-- Provided entries start --

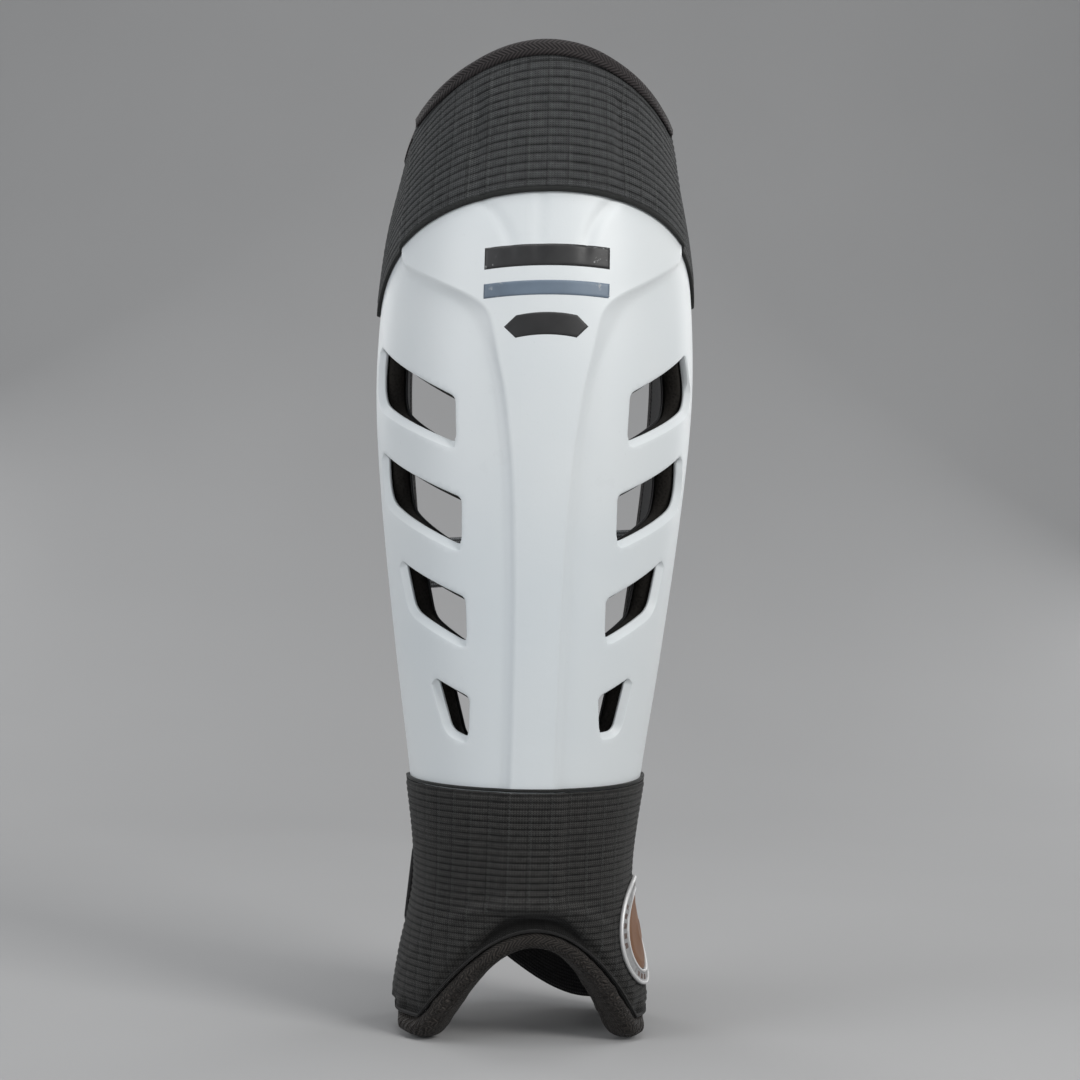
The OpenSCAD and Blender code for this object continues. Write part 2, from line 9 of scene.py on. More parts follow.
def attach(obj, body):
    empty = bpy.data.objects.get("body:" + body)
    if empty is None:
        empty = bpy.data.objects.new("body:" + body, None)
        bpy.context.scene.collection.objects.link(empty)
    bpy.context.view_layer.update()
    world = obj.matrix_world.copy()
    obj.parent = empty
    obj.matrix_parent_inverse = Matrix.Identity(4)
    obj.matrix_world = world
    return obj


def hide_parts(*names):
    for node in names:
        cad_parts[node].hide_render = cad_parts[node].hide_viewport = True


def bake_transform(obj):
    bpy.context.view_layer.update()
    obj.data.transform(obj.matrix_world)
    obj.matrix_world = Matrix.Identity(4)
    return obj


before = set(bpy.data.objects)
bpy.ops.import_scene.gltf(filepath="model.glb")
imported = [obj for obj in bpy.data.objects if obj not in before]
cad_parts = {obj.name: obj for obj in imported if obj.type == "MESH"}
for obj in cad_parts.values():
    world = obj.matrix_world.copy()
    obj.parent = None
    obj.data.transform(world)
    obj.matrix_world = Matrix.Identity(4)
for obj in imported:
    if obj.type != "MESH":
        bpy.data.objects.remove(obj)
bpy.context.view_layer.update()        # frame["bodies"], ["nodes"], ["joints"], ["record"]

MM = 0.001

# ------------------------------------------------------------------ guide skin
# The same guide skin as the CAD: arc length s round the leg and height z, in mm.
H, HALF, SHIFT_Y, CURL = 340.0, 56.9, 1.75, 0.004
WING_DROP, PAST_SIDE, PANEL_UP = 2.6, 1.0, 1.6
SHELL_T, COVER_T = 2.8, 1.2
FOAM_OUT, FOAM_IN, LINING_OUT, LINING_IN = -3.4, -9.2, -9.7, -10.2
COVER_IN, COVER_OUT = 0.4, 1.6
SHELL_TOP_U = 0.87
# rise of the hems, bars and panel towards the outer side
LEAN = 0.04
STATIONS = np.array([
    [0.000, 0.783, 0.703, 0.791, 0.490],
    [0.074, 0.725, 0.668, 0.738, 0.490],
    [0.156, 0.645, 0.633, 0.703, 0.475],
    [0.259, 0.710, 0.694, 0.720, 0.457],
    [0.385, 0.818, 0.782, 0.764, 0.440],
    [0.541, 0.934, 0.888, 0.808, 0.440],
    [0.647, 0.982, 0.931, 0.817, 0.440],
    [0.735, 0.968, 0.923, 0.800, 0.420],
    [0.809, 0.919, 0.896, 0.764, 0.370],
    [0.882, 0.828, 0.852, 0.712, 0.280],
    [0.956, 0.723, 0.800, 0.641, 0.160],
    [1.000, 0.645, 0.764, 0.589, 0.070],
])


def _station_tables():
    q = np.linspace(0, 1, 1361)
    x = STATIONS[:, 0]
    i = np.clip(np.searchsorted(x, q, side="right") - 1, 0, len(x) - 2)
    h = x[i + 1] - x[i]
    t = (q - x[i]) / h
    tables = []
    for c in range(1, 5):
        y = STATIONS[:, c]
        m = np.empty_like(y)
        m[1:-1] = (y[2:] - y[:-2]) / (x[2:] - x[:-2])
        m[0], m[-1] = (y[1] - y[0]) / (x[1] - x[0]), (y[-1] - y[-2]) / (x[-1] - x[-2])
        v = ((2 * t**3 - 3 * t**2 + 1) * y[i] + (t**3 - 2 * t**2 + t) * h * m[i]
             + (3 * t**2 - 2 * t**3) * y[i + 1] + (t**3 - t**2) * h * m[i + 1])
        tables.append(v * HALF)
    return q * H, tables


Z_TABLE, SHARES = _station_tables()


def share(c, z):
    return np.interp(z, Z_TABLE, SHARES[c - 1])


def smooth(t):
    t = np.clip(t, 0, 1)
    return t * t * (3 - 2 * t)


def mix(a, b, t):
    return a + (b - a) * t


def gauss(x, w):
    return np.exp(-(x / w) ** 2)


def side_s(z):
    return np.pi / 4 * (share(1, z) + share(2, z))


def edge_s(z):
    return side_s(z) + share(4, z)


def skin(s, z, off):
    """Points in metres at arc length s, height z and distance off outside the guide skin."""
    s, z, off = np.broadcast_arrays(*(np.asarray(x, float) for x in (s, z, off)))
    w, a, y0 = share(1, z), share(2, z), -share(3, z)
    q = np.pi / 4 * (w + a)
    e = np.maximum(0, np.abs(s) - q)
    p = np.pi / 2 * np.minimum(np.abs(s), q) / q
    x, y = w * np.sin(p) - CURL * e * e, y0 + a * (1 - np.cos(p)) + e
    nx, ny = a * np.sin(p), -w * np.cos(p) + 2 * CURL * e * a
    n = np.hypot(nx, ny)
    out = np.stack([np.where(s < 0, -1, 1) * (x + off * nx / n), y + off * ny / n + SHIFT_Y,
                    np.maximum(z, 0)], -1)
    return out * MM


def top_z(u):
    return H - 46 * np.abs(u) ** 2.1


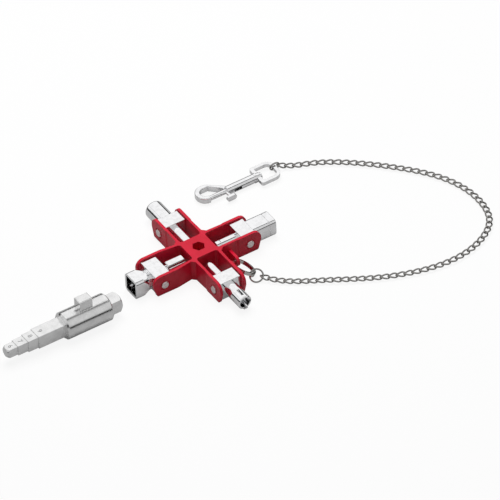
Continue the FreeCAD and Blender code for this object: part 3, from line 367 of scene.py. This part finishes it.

-- Provided entries end --

The whole listing above needs to be written out again exactly.

Finished answer:
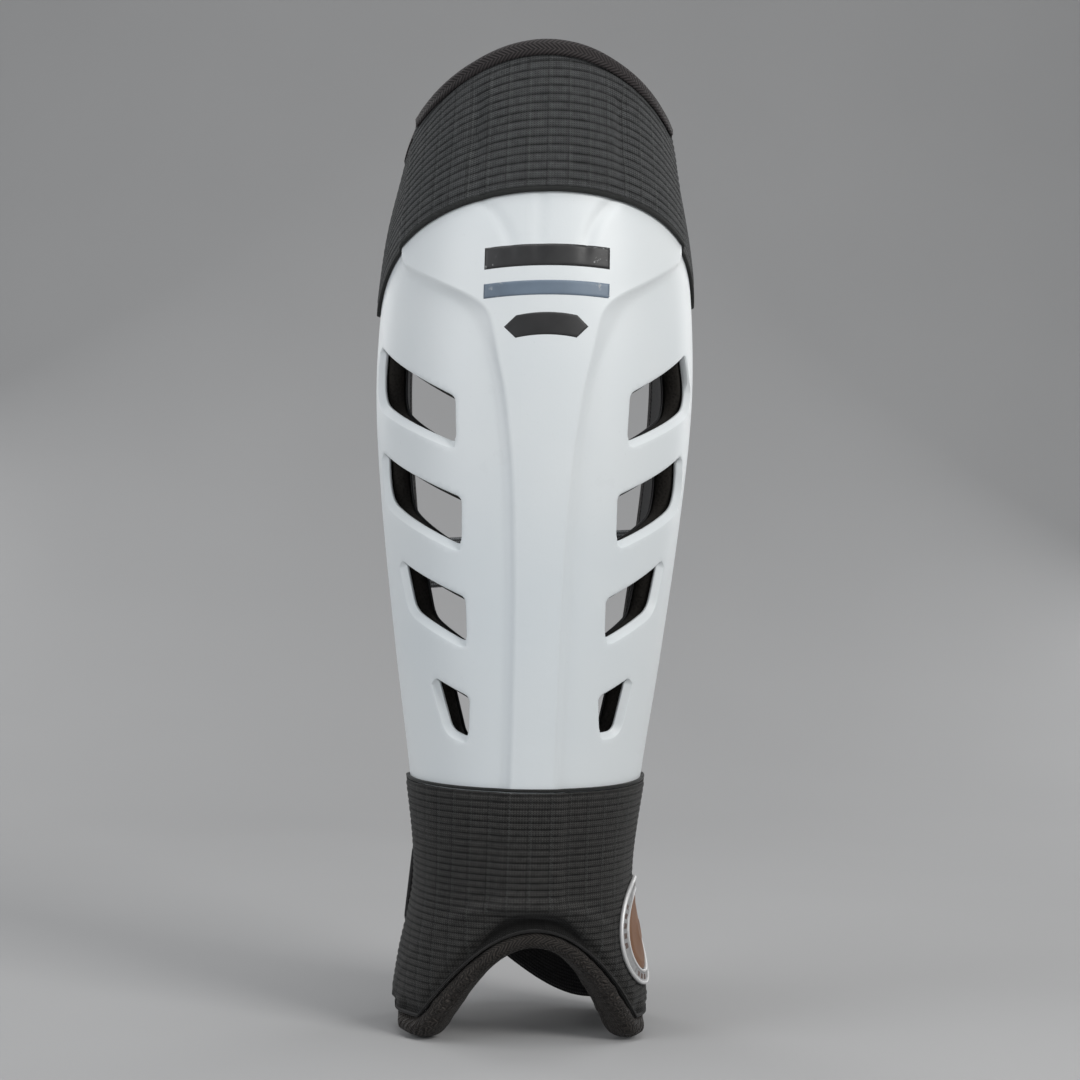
The OpenSCAD and Blender code for this object continues. Write part 2, from line 9 of scene.py on. More parts follow.
def attach(obj, body):
    empty = bpy.data.objects.get("body:" + body)
    if empty is None:
        empty = bpy.data.objects.new("body:" + body, None)
        bpy.context.scene.collection.objects.link(empty)
    bpy.context.view_layer.update()
    world = obj.matrix_world.copy()
    obj.parent = empty
    obj.matrix_parent_inverse = Matrix.Identity(4)
    obj.matrix_world = world
    return obj


def hide_parts(*names):
    for node in names:
        cad_parts[node].hide_render = cad_parts[node].hide_viewport = True


def bake_transform(obj):
    bpy.context.view_layer.update()
    obj.data.transform(obj.matrix_world)
    obj.matrix_world = Matrix.Identity(4)
    return obj


before = set(bpy.data.objects)
bpy.ops.import_scene.gltf(filepath="model.glb")
imported = [obj for obj in bpy.data.objects if obj not in before]
cad_parts = {obj.name: obj for obj in imported if obj.type == "MESH"}
for obj in cad_parts.values():
    world = obj.matrix_world.copy()
    obj.parent = None
    obj.data.transform(world)
    obj.matrix_world = Matrix.Identity(4)
for obj in imported:
    if obj.type != "MESH":
        bpy.data.objects.remove(obj)
bpy.context.view_layer.update()        # frame["bodies"], ["nodes"], ["joints"], ["record"]

MM = 0.001

# ------------------------------------------------------------------ guide skin
# The same guide skin as the CAD: arc length s round the leg and height z, in mm.
H, HALF, SHIFT_Y, CURL = 340.0, 56.9, 1.75, 0.004
WING_DROP, PAST_SIDE, PANEL_UP = 2.6, 1.0, 1.6
SHELL_T, COVER_T = 2.8, 1.2
FOAM_OUT, FOAM_IN, LINING_OUT, LINING_IN = -3.4, -9.2, -9.7, -10.2
COVER_IN, COVER_OUT = 0.4, 1.6
SHELL_TOP_U = 0.87
# rise of the hems, bars and panel towards the outer side
LEAN = 0.04
STATIONS = np.array([
    [0.000, 0.783, 0.703, 0.791, 0.490],
    [0.074, 0.725, 0.668, 0.738, 0.490],
    [0.156, 0.645, 0.633, 0.703, 0.475],
    [0.259, 0.710, 0.694, 0.720, 0.457],
    [0.385, 0.818, 0.782, 0.764, 0.440],
    [0.541, 0.934, 0.888, 0.808, 0.440],
    [0.647, 0.982, 0.931, 0.817, 0.440],
    [0.735, 0.968, 0.923, 0.800, 0.420],
    [0.809, 0.919, 0.896, 0.764, 0.370],
    [0.882, 0.828, 0.852, 0.712, 0.280],
    [0.956, 0.723, 0.800, 0.641, 0.160],
    [1.000, 0.645, 0.764, 0.589, 0.070],
])


def _station_tables():
    q = np.linspace(0, 1, 1361)
    x = STATIONS[:, 0]
    i = np.clip(np.searchsorted(x, q, side="right") - 1, 0, len(x) - 2)
    h = x[i + 1] - x[i]
    t = (q - x[i]) / h
    tables = []
    for c in range(1, 5):
        y = STATIONS[:, c]
        m = np.empty_like(y)
        m[1:-1] = (y[2:] - y[:-2]) / (x[2:] - x[:-2])
        m[0], m[-1] = (y[1] - y[0]) / (x[1] - x[0]), (y[-1] - y[-2]) / (x[-1] - x[-2])
        v = ((2 * t**3 - 3 * t**2 + 1) * y[i] + (t**3 - 2 * t**2 + t) * h * m[i]
             + (3 * t**2 - 2 * t**3) * y[i + 1] + (t**3 - t**2) * h * m[i + 1])
        tables.append(v * HALF)
    return q * H, tables


Z_TABLE, SHARES = _station_tables()


def share(c, z):
    return np.interp(z, Z_TABLE, SHARES[c - 1])


def smooth(t):
    t = np.clip(t, 0, 1)
    return t * t * (3 - 2 * t)


def mix(a, b, t):
    return a + (b - a) * t


def gauss(x, w):
    return np.exp(-(x / w) ** 2)


def side_s(z):
    return np.pi / 4 * (share(1, z) + share(2, z))


def edge_s(z):
    return side_s(z) + share(4, z)


def skin(s, z, off):
    """Points in metres at arc length s, height z and distance off outside the guide skin."""
    s, z, off = np.broadcast_arrays(*(np.asarray(x, float) for x in (s, z, off)))
    w, a, y0 = share(1, z), share(2, z), -share(3, z)
    q = np.pi / 4 * (w + a)
    e = np.maximum(0, np.abs(s) - q)
    p = np.pi / 2 * np.minimum(np.abs(s), q) / q
    x, y = w * np.sin(p) - CURL * e * e, y0 + a * (1 - np.cos(p)) + e
    nx, ny = a * np.sin(p), -w * np.cos(p) + 2 * CURL * e * a
    n = np.hypot(nx, ny)
    out = np.stack([np.where(s < 0, -1, 1) * (x + off * nx / n), y + off * ny / n + SHIFT_Y,
                    np.maximum(z, 0)], -1)
    return out * MM


def top_z(u):
    return H - 46 * np.abs(u) ** 2.1


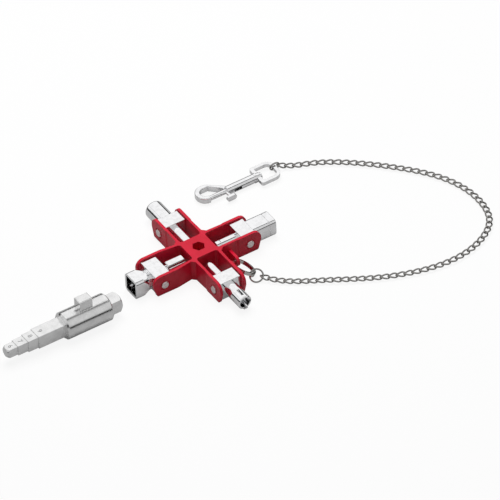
Continue the FreeCAD and Blender code for this object: part 3, from line 367 of scene.py. This part finishes it.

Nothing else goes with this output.